Number two, yes, these are invasive questions. “What’s your revenue? How much do you spend on marketing?” But if somebody’s not willing to tell me these numbers, there’s absolutely no way I can know if we can help them or not. On the sales call, one of the things we do is go through their entire marketing and sales process. We look at their numbers, we find the biggest bottleneck, and then we show them what we would do to solve it. So if I can’t get them to tell me that in the application, they’re very likely not going to tell me that on a sales call. There might be the occasional person that didn’t feel comfortable putting it in the application but would be willing to share on a sales call. But once again, the data shows us that those people have such a low lead-to-close rate that they’re not worth taking the call in the first place.
And yes, I could have fewer questions on here, but all of these are incredibly specific. For example, “What’s the primary constraint limiting your growth right now?” This will determine what pre-call content we send them. This will determine how we’ve positioned the sales call, what offer we make on the sales call, all based on the answers they’re giving us here.
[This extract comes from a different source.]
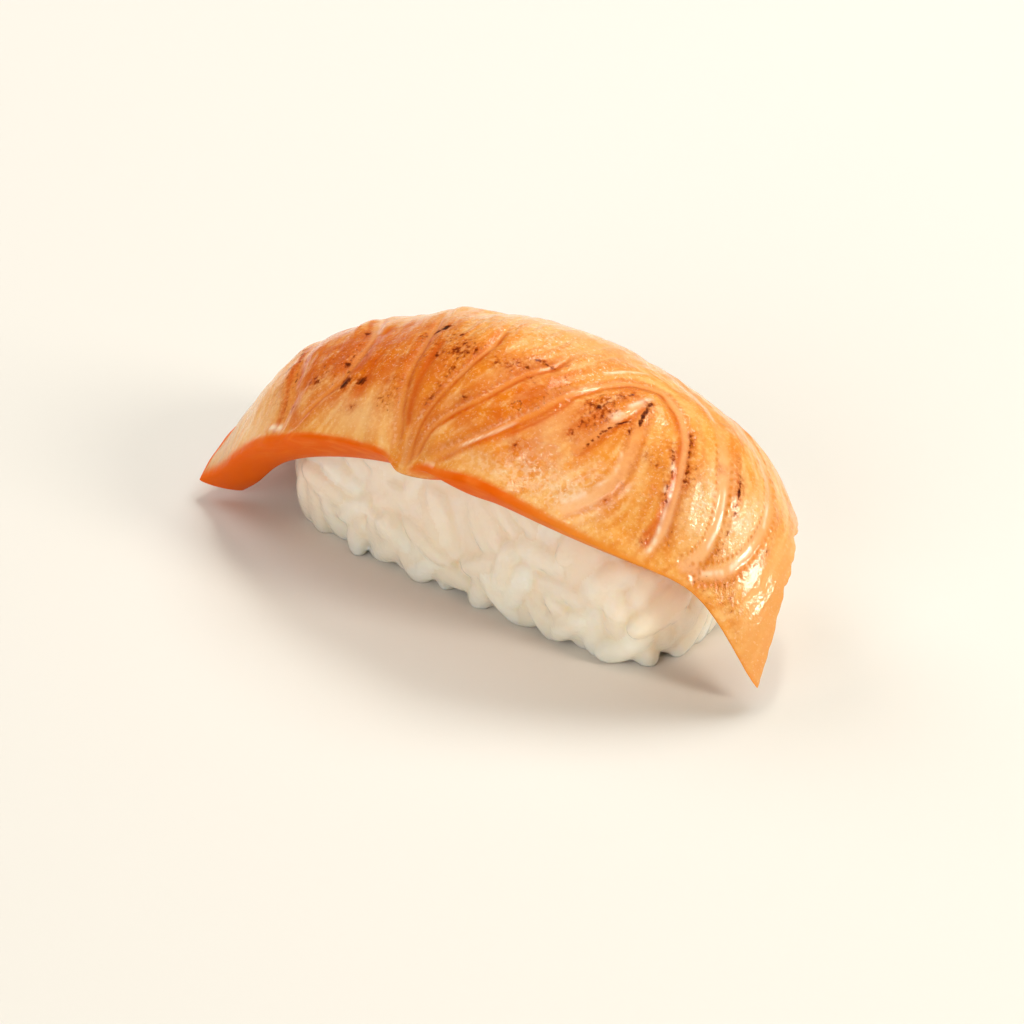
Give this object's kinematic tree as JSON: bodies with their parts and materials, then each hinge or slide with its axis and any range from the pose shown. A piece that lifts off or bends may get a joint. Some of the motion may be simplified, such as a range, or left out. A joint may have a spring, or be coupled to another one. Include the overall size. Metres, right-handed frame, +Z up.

Lead forms are a great way to mistake activity with progress. Because you’re doing a lot, getting a lot of leads, making a lot of calls and texts, and maybe even speaking to a couple of people, you think the funnel is actually working. But when you take a step back and look at the overall efficiency of your marketing and sales system, typically through the lead-to-close rate metric I talked about earlier, you’ll see that you’re putting a lot of work in for very little output.